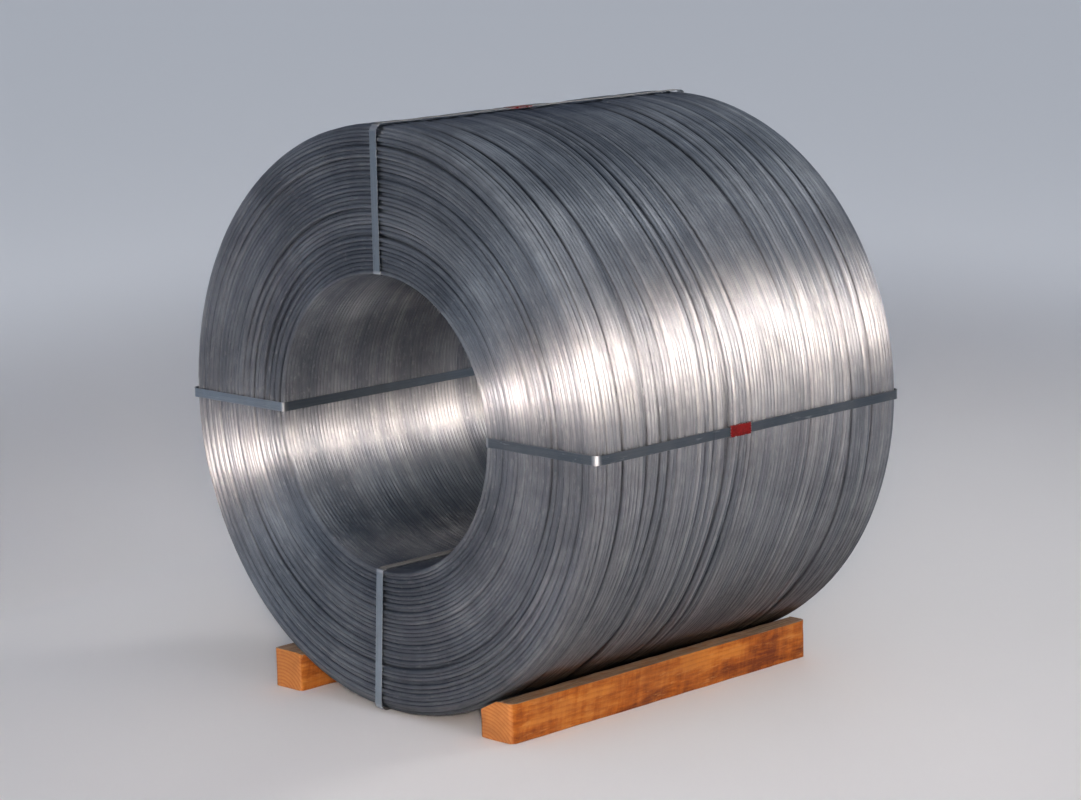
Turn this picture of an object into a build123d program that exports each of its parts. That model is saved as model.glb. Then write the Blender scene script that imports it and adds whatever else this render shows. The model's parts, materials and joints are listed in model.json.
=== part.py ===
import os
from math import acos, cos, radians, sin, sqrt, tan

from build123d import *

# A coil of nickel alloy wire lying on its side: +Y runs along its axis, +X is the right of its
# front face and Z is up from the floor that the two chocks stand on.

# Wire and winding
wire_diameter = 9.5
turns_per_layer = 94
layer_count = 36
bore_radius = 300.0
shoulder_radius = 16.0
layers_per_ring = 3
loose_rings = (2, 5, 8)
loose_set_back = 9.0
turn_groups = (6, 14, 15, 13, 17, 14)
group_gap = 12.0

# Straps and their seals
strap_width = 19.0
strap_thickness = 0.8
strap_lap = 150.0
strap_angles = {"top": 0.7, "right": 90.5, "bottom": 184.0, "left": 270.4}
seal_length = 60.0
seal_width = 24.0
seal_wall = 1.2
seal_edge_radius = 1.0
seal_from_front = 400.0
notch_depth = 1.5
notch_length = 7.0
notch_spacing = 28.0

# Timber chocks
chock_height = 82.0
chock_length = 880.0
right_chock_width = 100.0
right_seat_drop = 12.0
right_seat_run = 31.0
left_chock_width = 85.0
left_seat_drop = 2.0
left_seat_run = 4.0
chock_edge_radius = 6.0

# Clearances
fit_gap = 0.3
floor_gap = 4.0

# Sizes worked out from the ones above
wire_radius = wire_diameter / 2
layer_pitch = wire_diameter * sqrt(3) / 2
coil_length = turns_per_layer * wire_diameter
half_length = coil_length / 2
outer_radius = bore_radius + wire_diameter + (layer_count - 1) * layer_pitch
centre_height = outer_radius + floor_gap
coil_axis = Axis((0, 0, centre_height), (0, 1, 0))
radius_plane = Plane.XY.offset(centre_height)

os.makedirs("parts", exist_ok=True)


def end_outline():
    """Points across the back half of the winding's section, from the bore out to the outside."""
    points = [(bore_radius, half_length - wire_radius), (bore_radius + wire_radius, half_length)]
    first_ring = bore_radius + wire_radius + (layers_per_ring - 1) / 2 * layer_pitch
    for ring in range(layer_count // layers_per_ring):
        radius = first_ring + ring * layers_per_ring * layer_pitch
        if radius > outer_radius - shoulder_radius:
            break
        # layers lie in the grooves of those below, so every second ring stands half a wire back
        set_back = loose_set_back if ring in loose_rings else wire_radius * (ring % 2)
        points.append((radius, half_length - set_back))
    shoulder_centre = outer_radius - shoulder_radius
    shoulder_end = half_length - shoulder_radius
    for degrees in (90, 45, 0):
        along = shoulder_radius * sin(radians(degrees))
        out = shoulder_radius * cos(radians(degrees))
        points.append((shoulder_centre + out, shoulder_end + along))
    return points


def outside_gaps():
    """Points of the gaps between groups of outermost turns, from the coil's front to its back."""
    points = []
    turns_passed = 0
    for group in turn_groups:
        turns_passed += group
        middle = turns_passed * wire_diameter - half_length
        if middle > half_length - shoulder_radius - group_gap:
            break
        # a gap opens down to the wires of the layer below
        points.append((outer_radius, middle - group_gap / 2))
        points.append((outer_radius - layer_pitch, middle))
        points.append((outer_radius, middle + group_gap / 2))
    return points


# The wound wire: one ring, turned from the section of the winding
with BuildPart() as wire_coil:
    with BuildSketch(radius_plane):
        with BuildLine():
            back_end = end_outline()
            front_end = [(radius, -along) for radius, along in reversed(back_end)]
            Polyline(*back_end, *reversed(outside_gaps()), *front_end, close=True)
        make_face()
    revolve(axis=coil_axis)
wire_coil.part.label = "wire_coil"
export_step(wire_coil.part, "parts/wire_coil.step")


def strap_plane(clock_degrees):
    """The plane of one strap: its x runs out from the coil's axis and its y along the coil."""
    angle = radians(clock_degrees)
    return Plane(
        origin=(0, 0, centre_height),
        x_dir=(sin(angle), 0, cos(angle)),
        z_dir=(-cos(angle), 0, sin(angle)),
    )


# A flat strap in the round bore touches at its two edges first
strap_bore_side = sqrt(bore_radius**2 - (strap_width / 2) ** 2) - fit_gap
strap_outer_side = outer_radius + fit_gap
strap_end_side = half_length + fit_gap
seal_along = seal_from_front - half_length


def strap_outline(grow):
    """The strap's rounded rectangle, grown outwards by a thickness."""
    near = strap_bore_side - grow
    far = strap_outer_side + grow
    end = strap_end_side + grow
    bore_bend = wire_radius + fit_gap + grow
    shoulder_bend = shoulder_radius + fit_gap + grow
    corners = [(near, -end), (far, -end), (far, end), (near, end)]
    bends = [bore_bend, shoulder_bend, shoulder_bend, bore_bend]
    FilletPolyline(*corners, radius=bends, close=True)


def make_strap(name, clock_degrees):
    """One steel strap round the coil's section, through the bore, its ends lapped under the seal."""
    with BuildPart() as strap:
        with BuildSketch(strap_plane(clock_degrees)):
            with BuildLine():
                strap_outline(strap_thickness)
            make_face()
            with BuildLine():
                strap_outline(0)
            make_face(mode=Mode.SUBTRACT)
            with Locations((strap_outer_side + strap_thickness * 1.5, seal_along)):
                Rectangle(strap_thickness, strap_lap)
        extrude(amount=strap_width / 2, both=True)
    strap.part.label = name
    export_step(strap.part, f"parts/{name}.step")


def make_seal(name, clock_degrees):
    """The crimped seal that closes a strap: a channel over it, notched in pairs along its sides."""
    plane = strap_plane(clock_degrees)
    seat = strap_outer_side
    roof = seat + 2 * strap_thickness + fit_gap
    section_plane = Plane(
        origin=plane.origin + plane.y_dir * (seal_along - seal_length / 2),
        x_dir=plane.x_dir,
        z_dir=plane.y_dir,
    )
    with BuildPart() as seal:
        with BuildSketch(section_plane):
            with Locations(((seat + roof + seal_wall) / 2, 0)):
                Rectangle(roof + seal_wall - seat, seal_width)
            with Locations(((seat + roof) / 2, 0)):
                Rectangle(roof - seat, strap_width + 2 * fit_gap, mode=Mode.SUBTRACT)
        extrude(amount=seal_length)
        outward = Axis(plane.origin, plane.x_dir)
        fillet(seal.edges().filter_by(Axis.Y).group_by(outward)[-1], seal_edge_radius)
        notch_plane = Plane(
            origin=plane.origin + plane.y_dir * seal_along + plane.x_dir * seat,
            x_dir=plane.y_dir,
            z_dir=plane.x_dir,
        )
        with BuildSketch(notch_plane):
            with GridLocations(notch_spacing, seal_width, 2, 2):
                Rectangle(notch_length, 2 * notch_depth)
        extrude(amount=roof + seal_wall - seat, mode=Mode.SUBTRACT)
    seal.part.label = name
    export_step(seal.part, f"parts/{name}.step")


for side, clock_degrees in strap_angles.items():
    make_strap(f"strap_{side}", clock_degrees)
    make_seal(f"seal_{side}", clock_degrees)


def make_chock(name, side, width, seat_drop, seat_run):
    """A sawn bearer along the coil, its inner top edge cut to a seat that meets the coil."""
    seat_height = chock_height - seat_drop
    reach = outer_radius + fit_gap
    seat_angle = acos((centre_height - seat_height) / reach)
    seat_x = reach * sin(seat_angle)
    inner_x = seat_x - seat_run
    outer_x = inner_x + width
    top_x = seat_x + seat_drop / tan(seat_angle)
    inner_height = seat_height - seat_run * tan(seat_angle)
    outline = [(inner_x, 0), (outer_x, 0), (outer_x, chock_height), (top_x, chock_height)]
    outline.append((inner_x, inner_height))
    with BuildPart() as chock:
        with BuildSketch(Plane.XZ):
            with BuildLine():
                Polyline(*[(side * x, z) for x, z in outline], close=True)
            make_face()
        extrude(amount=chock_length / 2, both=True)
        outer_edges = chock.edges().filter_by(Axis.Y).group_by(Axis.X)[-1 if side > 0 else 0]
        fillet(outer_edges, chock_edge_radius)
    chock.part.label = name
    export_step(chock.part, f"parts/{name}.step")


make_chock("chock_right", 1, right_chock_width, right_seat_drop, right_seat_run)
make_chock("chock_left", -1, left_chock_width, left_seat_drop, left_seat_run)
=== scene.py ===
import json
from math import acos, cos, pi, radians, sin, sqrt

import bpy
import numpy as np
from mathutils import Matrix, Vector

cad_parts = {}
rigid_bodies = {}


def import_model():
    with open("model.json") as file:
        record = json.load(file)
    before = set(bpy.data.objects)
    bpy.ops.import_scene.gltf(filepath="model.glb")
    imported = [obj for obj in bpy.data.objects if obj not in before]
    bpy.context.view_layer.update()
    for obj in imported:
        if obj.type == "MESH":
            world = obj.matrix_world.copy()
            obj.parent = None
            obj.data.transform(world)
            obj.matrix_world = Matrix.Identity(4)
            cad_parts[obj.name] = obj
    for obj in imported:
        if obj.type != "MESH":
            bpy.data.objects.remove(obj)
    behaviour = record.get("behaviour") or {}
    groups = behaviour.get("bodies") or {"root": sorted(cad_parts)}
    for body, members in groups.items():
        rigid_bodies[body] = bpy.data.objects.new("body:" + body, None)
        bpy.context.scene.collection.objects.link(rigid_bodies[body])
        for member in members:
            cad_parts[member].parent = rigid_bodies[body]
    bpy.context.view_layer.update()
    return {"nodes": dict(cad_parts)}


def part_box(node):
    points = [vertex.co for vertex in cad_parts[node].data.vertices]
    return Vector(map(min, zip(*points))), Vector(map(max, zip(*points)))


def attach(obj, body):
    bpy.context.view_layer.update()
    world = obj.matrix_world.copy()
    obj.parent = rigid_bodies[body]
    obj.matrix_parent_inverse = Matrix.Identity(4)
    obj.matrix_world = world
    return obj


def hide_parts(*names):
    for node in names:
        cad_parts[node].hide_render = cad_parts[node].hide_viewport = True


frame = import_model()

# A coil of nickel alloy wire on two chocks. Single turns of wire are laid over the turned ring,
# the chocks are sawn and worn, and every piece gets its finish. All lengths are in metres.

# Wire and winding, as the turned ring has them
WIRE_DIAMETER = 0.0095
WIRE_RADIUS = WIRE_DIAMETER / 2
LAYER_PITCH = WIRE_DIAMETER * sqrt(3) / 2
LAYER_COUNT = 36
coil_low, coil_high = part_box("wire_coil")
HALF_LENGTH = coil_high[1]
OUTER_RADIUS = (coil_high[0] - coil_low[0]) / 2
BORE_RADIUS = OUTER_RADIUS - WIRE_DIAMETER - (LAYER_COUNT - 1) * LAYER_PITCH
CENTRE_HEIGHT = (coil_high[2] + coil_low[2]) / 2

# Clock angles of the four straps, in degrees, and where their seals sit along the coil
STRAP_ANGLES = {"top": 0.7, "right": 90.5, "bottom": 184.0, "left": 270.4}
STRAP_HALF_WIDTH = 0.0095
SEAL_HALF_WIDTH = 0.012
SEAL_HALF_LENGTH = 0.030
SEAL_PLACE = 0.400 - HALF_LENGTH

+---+

**REQUIRED TASK:** Your output shall consist solely of the lines from the line with "cad_parts[member].parent = rigid_bodies[body]" to the line with "# the chocks", reproduced exactly, both ends included.

**PROBLEM SOLUTION:**
            cad_parts[member].parent = rigid_bodies[body]
    bpy.context.view_layer.update()
    return {"nodes": dict(cad_parts)}


def part_box(node):
    points = [vertex.co for vertex in cad_parts[node].data.vertices]
    return Vector(map(min, zip(*points))), Vector(map(max, zip(*points)))


def attach(obj, body):
    bpy.context.view_layer.update()
    world = obj.matrix_world.copy()
    obj.parent = rigid_bodies[body]
    obj.matrix_parent_inverse = Matrix.Identity(4)
    obj.matrix_world = world
    return obj


def hide_parts(*names):
    for node in names:
        cad_parts[node].hide_render = cad_parts[node].hide_viewport = True


frame = import_model()

# A coil of nickel alloy wire on two chocks. Single turns of wire are laid over the turned ring,
# the chocks are sawn and worn, and every piece gets its finish. All lengths are in metres.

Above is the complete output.